Not all writers were excited about government work. Ernest Hemingway, for one, another writer who ended up spending a lot of time in Idaho -- eternity, too. Other writers and artist and performers turned up their noses at the WPA, but many already had a career and means of their own. It's possible they wanted to avoid some of the controversies engendered by some of the plays and films produced by WPA creative types. They often focused on the poor and downtrodden, and aimed the laser of satire at big business. Critics contended that people accepting taxpayer funds should not be biting the hands that fed it. Sound familiar?

It all comes down to your feelings about the role of the federal government.
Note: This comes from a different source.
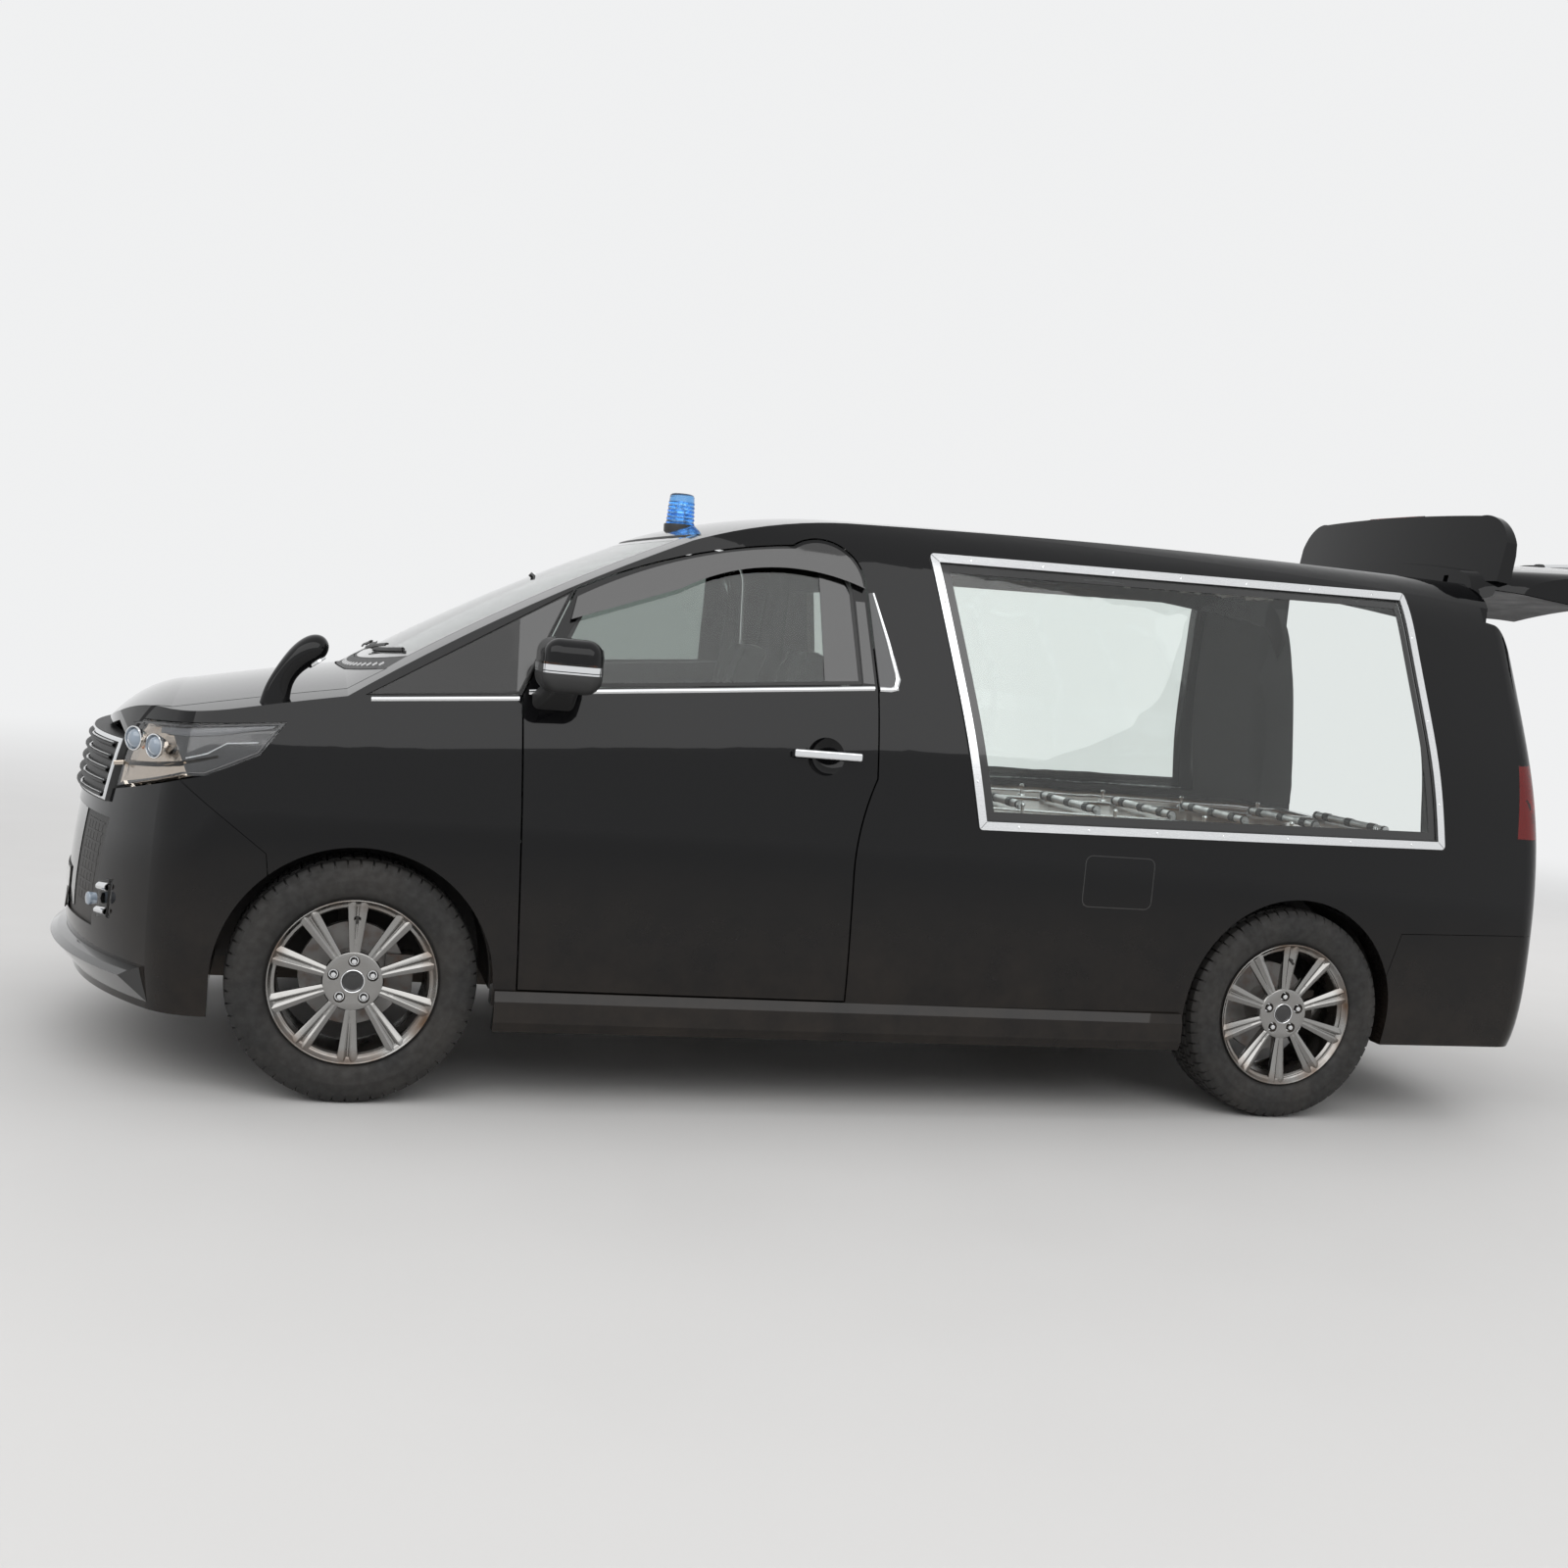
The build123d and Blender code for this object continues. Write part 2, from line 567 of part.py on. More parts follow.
def seat(y):
    base = block(380, 800, y - 190, y + 190, floor_z + seat_gap, 560)
    cushion = Pos(590, y, 620) * Box(560, 2 * seat_half, 150)
    cushion = fillet(cushion.edges(), 45)
    lean = radians(back_lean)
    back_plane = Plane(origin=(330, y, 640), x_dir=(0, 1, 0), z_dir=(-sin(lean), 0, cos(lean)))
    back = loft([
        back_plane * RectangleRounded(480, 130, 45),
        back_plane.offset(330) * RectangleRounded(500, 130, 45),
        back_plane.offset(600) * RectangleRounded(400, 90, 40),
    ])
    head = back_plane.offset(700) * Box(270, 100, 190)
    head = fillet(head.edges(), 30)
    posts = rod(tuple(back_plane.offset(560).from_local_coords((60, 0, 0))),
                tuple(back_plane.offset(660).from_local_coords((60, 0, 0))), 9)
    posts += rod(tuple(back_plane.offset(560).from_local_coords((-60, 0, 0))),
                 tuple(back_plane.offset(660).from_local_coords((-60, 0, 0))), 9)
    return one(base + cushion + back + head + posts)


nodes["seat_left"] = seat(seat_y)
nodes["seat_right"] = seat(-seat_y)

# Underside
rail_in, rail_out = 380, 450
rail_low, rail_high = 262, floor_z - floor_skin - seat_gap
arm_z = 222
rail_end = 2085
subframe = block(1020, rail_end, rail_in, rail_out, rail_low, rail_high)
subframe += block(1020, rail_end, -rail_out, -rail_in, rail_low, rail_high)
for x in (1240, 1760, rail_end - 70):
    subframe += block(x, x + 70, -rail_in - 1, rail_in + 1, rail_low, rail_high)
subframe += block(rail_end - 1, rail_end + 30, -470, 470, rail_low, 880)
for sign in (1, -1):
    subframe += rod((rail_end + 14, sign * 420, 870), (rail_end + 14, sign * 420, 1300), 12)
subframe &= Pos(0, 0, -hood_skin - seat_gap) * outer
for sign in (1, -1):
    inner_y, outer_y = sign * (rail_in + 20), sign * (kingpin_y - 2)
    plate = [(1400, inner_y), (1478, outer_y), (1522, outer_y), (1600, inner_y)]
    subframe += plan_prism(plate, arm_z, arm_z + 24)
    low, high = sorted((inner_y, sign * (rail_out - 10)))
    subframe += block(1440, 1560, low, high, arm_z, rail_low + 2)
    subframe += rod((front_axle_x, sign * 580, arm_z + 20), (front_axle_x, sign * 580, 560), 24)
    subframe += rod((front_axle_x, sign * 580, 330), (front_axle_x, sign * 580, 560), 42)
nodes["front_subframe"] = one(subframe)
engine = block(1560, 2060, -360, 360, rail_high + seat_gap, 880)
nodes["engine_block"] = chamfer(engine.edges().filter_by(Axis.Z), 60)

spindle_radius = 30
spindle_gap = 0.05
upright_low, upright_high = track / 2 - 100, track / 2 - 66


def upright(x):
    """Hub carrier with spindle and brake caliper, for a wheel on the left."""
    body = block(x - 38, x + 38, upright_low, upright_high, arm_z + 24 + seat_gap, axle_z + 130)
    body += y_disc(x, axle_z, 62, upright_low, upright_high)
    body += y_disc(x, axle_z, spindle_radius, upright_high - 1, track / 2 + 69.7)
    caliper = block(x - 172, x - 92, upright_low, track / 2 - 14, axle_z - 62, axle_z + 62)
    caliper = caliper + block(x - 120, x, upright_low, upright_high, axle_z - 40, axle_z + 40)
    caliper -= y_disc(x, axle_z, disc_radius + 5, track / 2 - 65, track / 2 - 33)
    caliper = caliper - y_disc(x, axle_z, 80, track / 2 - 40, track / 2 + 60)
    return one(body + caliper)


nodes["knuckle_left"] = upright(front_axle_x)
nodes["knuckle_right"] = mirrored(upright(front_axle_x))

beam_x, beam_z = -1330, 405
bracket_x = -1215
rear_floor_low = floor_z + floor_rise - floor_skin - seat_gap
rear_axle = y_disc(beam_x, beam_z, 46, -615, 615)
for sign in (1, -1):
    low, high = sorted((sign * 555, sign * 610))
    rear_axle += block(rear_axle_x - 60, bracket_x, low, high, 352, 412)
    rear_axle += block(bracket_x - 50, bracket_x, low, high, 411, rear_floor_low)
    low, high = sorted((sign * 560, sign * (upright_low + 2)))
    rear_axle += block(rear_axle_x - 45, rear_axle_x + 45, low, high, axle_z - 50, axle_z + 55)
    carrier = upright(rear_axle_x)
    rear_axle += carrier if sign > 0 else mirrored(carrier)
    rear_axle += rod((rear_axle_x - 20, sign * 560, 380), (rear_axle_x - 20, sign * 560, rear_floor_low), 38)
nodes["rear_axle"] = one(rear_axle)

tank = block(-760, 180, -150, 420, 215, floor_z - floor_skin - seat_gap)
nodes["fuel_tank"] = fillet(tank.edges().filter_by(Axis.Z), 60)
pipe_radius = 27
pipe_z = 285
route = [(1010, -300, pipe_z), (760, -480, pipe_z), (-1650, -480, pipe_z), (-1950, -480, 330)]
exhaust = rod(route[0], route[1], pipe_radius)
for start, end in zip(route[1:], route[2:]):
    exhaust += rod(start, end, pipe_radius) + Pos(*start) * Sphere(pipe_radius)
muffler = block(-2310, -1930, -640, -300, 262, 400)
exhaust += fillet(muffler.edges().filter_by(Axis.X), 50)
exhaust += rod((-2300, -560, 300), (-2365, -560, 262), 26)
for x, y in ((-2200, -600), (-2050, -360)):
    exhaust += rod((x, y, 398), (x, y, rear_floor_low), 8)
exhaust += rod((300, -480, pipe_z + 20), (300, -480, floor_z - floor_skin - seat_gap), 8)
nodes["exhaust"] = one(exhaust)

# Skirts, lip, lamps, beacon and fender mirror
body_clear = hull(-seat_gap, -seat_gap, -seat_gap)
skirt_view = [(868, 232), (916, 228), (930, 258), (928, 318), (914, 346), (868, 346)]
skirt = front_prism(skirt_view, -1100, 1105) - body_clear
nodes["side_skirts"] = Compound(both(one(skirt)))

lip_view = [(2150, 238), (2320, 248), (2392, 330), (2372, 344), (2300, 372), (2100, 372)]
lip_axis = Axis((1040, 0, 0), (0, 0, 1))
lip_face = face_of(side_plane, lip_view[0], lip_view[1:])
lip = revolve(lip_face.rotate(lip_axis, -42), lip_axis, 84)
lip -= hull(-seat_gap, -seat_gap, 0)
fog_view = [(608, 455), (608, 560), (668, 575), (668, 462)]
fog = one(hull_shell(-5, 38) & front_prism(fog_view, 2000, 2500, -seat_gap))
nodes["fog_lamps"] = Compound(both(fog))
beacon_x, beacon_radius, beacon_base_z, beacon_height = 492, 52, 1752, 128
dome_line = [(0, beacon_base_z - 40), (beacon_radius, beacon_base_z - 40), (beacon_radius, beacon_base_z + 22),
             (beacon_radius - 5, beacon_base_z + 24), (beacon_radius - 10, beacon_base_z + beacon_height - 14),
             ((beacon_radius - 14, beacon_base_z + beacon_height - 3),
              (beacon_radius - 26, beacon_base_z + beacon_height)),
             (0, beacon_base_z + beacon_height)]
dome = revolve(face_of(side_plane, dome_line[0], dome_line[1:]), Axis.Z, 360)
nodes["beacon"] = one(Pos(beacon_x, 0, 0) * dome - body_clear)
stalk = loft([
    Plane(origin=(1710, 812, 1100), x_dir=(1, 0, 0), z_dir=(0, 0, 1)) * Ellipse(46, 24),
    Plane(origin=(1725, 806, 1190), x_dir=(1, 0, 0), z_dir=(0, 0, 1)) * Ellipse(26, 17),
    Plane(origin=(1722, 804, 1248), x_dir=(1, 0, 0), z_dir=(0, 0, 1)) * Ellipse(24, 18),
])
pod = loft([
    Plane(origin=(1742, 804, 1240), x_dir=(0, 1, 0), z_dir=(-1, 0, 0.35)) * Ellipse(26, 20),
    Plane(origin=(1706, 804, 1262), x_dir=(0, 1, 0), z_dir=(-1, 0, 0.35)) * Ellipse(46, 36),
    Plane(origin=(1660, 804, 1280), x_dir=(0, 1, 0), z_dir=(-1, 0, 0.35)) * Ellipse(50, 38),
])
nodes["fender_mirror"] = one(stalk + pod - body_clear)
nodes["front_lip"] = one(lip & block(1900, 2500, -800, 800, 200, 400))


# Wheels
def axial_prism(points, low, high, round_by=0):
    """Outline across the wheel axis, standing between two values of y."""
    plane = Plane(origin=(0, low, 0), x_dir=(1, 0, 0), z_dir=(0, 1, 0))
    face = face_of(plane, points[0], points[1:])
    if round_by:
        face = fillet(face.vertices(), round_by)
    return extrude(face, high - low, dir=(0, 1, 0))


def at_angle(radius, across, turn):
    """Point at a radius, set across from the spoke's centre line, turned about the wheel axis."""
    x, z = (radius**2 - across**2) ** 0.5, across
    c, s = cos(radians(turn)), sin(radians(turn))
    return (x * c - z * s, x * s + z * c)


def wheel():
    """Rim with ten double spokes, hub and brake disc, its axis along Y, outboard face towards +Y."""
    y = track / 2
    barrel = rim_seat_radius - 8
    lip = rim_half - 12
    profile = [
        (0, y + hub_back), (hub_radius, y + hub_back), (barrel, y + hub_back + 14), (barrel, y - lip),
        (rim_radius - 10, y - rim_half), (rim_radius, y - rim_half), (rim_radius, y - lip),
        (rim_seat_radius, y - lip + 2), (rim_seat_radius, y + lip - 2), (rim_radius, y + lip),
        (rim_radius, y + rim_half), (rim_radius - 12, y + rim_half - 1), (rim_radius - 12, y + rim_half - 7),
        (spoke_end, y + hub_front + 10), (hub_radius + 12, y + hub_front), (0, y + hub_front),
    ]
    body = revolve(face_of(Plane.XY, profile[0], profile[1:]), Axis.Y, 360)
    tools = []
    pitch = 360 / spoke_pairs
    for k in range(spoke_pairs):
        turn = pitch * k
        window = [
            at_angle(hub_radius + 8, spoke_root_half, turn),
            at_angle(spoke_end, spoke_tip_half, turn),
            at_angle(spoke_end, -spoke_tip_half, turn + pitch),
            at_angle(hub_radius + 8, -spoke_root_half, turn + pitch),
        ]
        tools.append(axial_prism(window, y + 40, y + 110, 7))
        groove = [
            at_angle(hub_radius + 14, 3, turn), at_angle(spoke_end - 12, spoke_tip_half - 11, turn),
            at_angle(spoke_end - 12, 11 - spoke_tip_half, turn), at_angle(hub_radius + 14, -3, turn),
        ]
        tools.append(axial_prism(groove, y + hub_front - 7, y + 110))
    for k in range(lug_count):
        x, z = at_angle(lug_circle, 0, 360 / lug_count * k + 18)
        tools.append(y_disc(x, z, 15, y + hub_front - 14, y + 110))
    tools.append(y_disc(0, 0, spindle_radius + spindle_gap, y, y + 70))
    body = one(body.cut(*tools))
    disc = y_disc(0, 0, disc_radius, y - 62, y - 36)
    hat = y_disc(0, 0, 72, y - 37, y + hub_back - seat_gap)
    disc = one((disc + hat) - y_disc(0, 0, 34, y - 70, y + 70))
    return Compound([body, disc])


def tyre():
    y = track / 2
    bead = rim_half - 14.5
    profile = [
        (rim_seat_radius + seat_gap, y - bead),
        (rim_radius + 1, y - bead),
        ((292, y - tyre_half), (334, y - tyre_half + 8)),
        ((346, y - 92), (tyre_radius - 1, y - 78)),
        ((tyre_radius, y), (tyre_radius - 1, y + 78)),
        ((346, y + 92), (334, y + tyre_half - 8)),
        ((292, y + tyre_half), (rim_radius + 1, y + bead)),
        (rim_seat_radius + seat_gap, y + bead),
        (rim_seat_radius + seat_gap, y + bead - 16),
        ((290, y + tyre_half - 14), (334, y + 84)),
        (334, y - 84),
        ((290, y - tyre_half + 14), (rim_seat_radius + seat_gap, y - bead + 16)),
    ]
    return revolve(face_of(Plane.XY, profile[0], profile[1:]), Axis.Y, 360)


rim, rubber = wheel(), tyre()
for end, x in (("front", front_axle_x), ("rear", rear_axle_x)):
    place = Pos(x, 0, axle_z)
    nodes[f"rim_{end}_left"] = place * rim
    nodes[f"rim_{end}_right"] = place * mirrored(rim)
    nodes[f"tyre_{end}_left"] = place * rubber
    nodes[f"tyre_{end}_right"] = place * mirrored(rubber)

os.makedirs("parts", exist_ok=True)
front_x = max(shape.bounding_box().max.X for shape in nodes.values())
rear_x = min(shape.bounding_box().min.X for shape in nodes.values())
origin_x = (front_x + rear_x) / 2
print("front", round(front_x, 2), "rear", round(rear_x, 2), "origin", round(origin_x, 3))
for node, shape in nodes.items():
    placed = Pos(-origin_x, 0, 0) * shape
    export_step(placed, f"parts/{node}.step")
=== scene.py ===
import bmesh
import bpy
import math
from mathutils import Matrix, Vector
from mathutils.bvhtree import BVHTree


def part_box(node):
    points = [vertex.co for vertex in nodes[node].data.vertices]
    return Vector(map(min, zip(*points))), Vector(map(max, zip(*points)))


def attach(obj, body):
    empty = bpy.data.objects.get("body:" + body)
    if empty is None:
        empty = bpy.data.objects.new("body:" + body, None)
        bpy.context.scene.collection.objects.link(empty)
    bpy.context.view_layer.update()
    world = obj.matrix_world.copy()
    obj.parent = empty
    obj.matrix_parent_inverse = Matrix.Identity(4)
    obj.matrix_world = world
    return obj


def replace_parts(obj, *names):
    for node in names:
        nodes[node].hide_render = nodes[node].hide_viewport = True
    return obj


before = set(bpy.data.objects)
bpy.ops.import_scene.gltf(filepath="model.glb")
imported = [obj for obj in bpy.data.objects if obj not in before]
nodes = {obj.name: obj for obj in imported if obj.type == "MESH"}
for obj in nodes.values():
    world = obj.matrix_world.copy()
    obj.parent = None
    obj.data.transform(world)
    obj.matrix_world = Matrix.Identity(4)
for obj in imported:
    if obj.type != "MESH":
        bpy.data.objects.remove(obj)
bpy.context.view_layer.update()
scene = bpy.context.scene

# The car's own places: x is counted from the middle of the wheelbase, y to its left, z from the ground
tyreLow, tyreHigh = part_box("tyre_front_left")
rearLow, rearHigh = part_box("tyre_rear_left")
frontAxle = (tyreLow.x + tyreHigh.x) / 2
rearAxle = (rearLow.x + rearHigh.x) / 2
carMiddle = (frontAxle + rearAxle) / 2
axleHeight = (tyreLow.z + tyreHigh.z) / 2
wheelMiddle = (tyreLow.y + tyreHigh.y) / 2
halfBase = (frontAxle - rearAxle) / 2


def at(x, y, z):
    return Vector((x + carMiddle, y, z))


# Camera: where the photographer stood, worked out from the wheels, sills and roof
cameraPlace = {"x": 1.7288, "y": 5.7757, "z": 1.4357, "yaw": 16.335, "pitch": 4.919, "roll": 5.498, "lens": 39.375}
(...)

Should it step in when the country is going to hell in a handcart? Yes, I say, as do both Democratic Party candidates for the presidency. No, says John McCain, who wants a market-based health care system, which is what we have now and is failing so miserably.

Governor Freudenthal obviously believes in government's active role. Not only is that evident from his words about the New Deal, but by the fact he's supporting Sen. Barack Obama. He'll be speaking on behalf of Obama May 10 in Montana. I, for one, am happy that he's come out of the closet politically and is ready to stand up for the Democrats. Yes, Wyoming is a Republican-dominated state and most of its residents like the careful balancing act that Freudenthal does with his politics as homegrown free-thinker, hunter and wearer of fine cowboy boots. But, when your country is in trouble, you have to act. As FDR did with his many New Deal programs.